# What the task requires:
In the listing below, find the line that contains "Write part 2" and the line that contains "steps=steps, use_merge=True, use_duplicate=False)". Quote both and every line between them, exactly, and nothing more.

# Material provided:
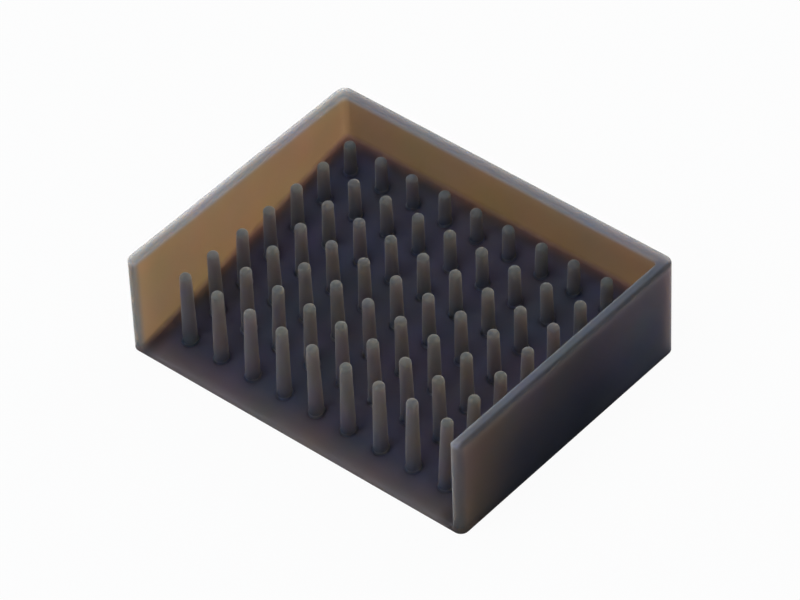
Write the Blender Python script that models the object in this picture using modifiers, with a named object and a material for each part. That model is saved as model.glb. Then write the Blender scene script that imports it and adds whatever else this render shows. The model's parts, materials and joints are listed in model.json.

* * *

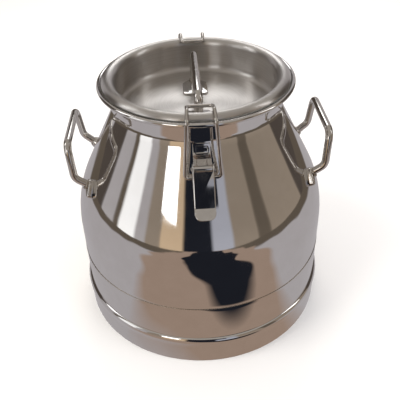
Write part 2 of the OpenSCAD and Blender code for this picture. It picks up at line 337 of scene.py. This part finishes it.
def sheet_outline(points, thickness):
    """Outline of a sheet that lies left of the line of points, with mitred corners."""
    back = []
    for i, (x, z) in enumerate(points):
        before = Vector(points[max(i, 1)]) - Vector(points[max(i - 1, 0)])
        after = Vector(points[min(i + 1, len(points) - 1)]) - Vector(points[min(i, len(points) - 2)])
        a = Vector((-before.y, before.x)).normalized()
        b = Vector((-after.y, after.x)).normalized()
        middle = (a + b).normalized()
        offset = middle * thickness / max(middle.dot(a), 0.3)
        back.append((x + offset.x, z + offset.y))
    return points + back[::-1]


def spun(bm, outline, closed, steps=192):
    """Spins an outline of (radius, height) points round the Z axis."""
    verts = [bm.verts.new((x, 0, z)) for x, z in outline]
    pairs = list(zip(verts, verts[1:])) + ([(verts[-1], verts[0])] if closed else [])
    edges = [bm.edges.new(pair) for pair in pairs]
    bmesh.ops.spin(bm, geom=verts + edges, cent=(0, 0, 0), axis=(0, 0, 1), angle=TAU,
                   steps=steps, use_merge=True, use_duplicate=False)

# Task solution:
Write part 2 of the OpenSCAD and Blender code for this picture. It picks up at line 337 of scene.py. This part finishes it.
def sheet_outline(points, thickness):
    """Outline of a sheet that lies left of the line of points, with mitred corners."""
    back = []
    for i, (x, z) in enumerate(points):
        before = Vector(points[max(i, 1)]) - Vector(points[max(i - 1, 0)])
        after = Vector(points[min(i + 1, len(points) - 1)]) - Vector(points[min(i, len(points) - 2)])
        a = Vector((-before.y, before.x)).normalized()
        b = Vector((-after.y, after.x)).normalized()
        middle = (a + b).normalized()
        offset = middle * thickness / max(middle.dot(a), 0.3)
        back.append((x + offset.x, z + offset.y))
    return points + back[::-1]


def spun(bm, outline, closed, steps=192):
    """Spins an outline of (radius, height) points round the Z axis."""
    verts = [bm.verts.new((x, 0, z)) for x, z in outline]
    pairs = list(zip(verts, verts[1:])) + ([(verts[-1], verts[0])] if closed else [])
    edges = [bm.edges.new(pair) for pair in pairs]
    bmesh.ops.spin(bm, geom=verts + edges, cent=(0, 0, 0), axis=(0, 0, 1), angle=TAU,
                   steps=steps, use_merge=True, use_duplicate=False)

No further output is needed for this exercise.